BEGIN Supplied material

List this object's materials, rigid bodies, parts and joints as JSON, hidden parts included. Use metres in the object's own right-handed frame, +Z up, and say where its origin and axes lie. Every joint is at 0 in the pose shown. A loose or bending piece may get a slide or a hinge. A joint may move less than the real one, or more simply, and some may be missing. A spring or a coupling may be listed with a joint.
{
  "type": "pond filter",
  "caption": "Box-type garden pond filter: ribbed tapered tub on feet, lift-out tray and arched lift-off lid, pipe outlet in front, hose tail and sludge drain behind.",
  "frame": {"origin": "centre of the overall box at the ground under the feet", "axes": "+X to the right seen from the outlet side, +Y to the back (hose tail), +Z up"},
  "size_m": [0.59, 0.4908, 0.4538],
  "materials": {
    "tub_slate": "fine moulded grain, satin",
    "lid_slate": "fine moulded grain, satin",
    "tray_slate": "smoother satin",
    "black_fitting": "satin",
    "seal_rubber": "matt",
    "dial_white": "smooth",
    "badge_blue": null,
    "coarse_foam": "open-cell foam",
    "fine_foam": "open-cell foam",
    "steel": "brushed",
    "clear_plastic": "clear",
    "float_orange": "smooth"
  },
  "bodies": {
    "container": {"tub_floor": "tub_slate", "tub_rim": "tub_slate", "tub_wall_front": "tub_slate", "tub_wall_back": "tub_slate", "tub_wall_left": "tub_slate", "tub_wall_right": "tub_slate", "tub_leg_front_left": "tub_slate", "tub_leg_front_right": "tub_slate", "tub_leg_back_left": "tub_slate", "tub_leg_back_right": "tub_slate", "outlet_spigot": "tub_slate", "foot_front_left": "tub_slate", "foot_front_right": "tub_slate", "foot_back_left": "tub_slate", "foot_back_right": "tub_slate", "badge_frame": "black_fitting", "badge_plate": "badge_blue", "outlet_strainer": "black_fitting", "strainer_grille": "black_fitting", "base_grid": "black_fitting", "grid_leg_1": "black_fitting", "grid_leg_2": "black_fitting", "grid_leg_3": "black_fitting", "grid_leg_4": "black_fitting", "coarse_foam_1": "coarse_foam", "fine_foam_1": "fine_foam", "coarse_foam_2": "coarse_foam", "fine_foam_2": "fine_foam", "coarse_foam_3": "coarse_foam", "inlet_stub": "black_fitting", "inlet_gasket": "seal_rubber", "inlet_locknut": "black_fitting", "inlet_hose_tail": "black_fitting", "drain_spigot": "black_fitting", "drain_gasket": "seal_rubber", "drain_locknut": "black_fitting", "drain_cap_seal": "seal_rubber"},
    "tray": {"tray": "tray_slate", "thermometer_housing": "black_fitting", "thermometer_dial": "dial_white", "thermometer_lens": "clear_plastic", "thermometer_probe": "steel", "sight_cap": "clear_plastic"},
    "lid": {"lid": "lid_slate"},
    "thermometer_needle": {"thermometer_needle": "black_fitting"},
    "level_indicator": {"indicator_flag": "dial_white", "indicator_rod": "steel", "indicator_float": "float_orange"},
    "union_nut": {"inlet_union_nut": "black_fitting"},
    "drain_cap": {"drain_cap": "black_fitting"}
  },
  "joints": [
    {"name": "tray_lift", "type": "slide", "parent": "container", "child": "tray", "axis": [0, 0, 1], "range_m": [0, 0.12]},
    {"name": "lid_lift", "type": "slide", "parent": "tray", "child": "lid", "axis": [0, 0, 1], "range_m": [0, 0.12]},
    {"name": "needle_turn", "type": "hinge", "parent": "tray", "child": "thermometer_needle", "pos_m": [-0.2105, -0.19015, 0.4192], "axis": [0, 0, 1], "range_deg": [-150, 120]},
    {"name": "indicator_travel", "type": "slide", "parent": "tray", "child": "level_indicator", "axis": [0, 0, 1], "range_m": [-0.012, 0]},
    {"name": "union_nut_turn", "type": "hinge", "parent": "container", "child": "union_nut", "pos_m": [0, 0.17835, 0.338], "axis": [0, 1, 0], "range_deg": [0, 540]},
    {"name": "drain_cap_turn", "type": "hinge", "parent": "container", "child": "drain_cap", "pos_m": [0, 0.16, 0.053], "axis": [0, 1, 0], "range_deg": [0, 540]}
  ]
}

END Supplied material

_Task details:_
From the listing above, pick out each line where the word "origin" appears.

_Solution:_
List this object's materials, rigid bodies, parts and joints as JSON, hidden parts included. Use metres in the object's own right-handed frame, +Z up, and say where its origin and axes lie. Every joint is at 0 in the pose shown. A loose or bending piece may get a slide or a hinge. A joint may move less than the real one, or more simply, and some may be missing. A spring or a coupling may be listed with a joint.
  "frame": {"origin": "centre of the overall box at the ground under the feet", "axes": "+X to the right seen from the outlet side, +Y to the back (hose tail), +Z up"},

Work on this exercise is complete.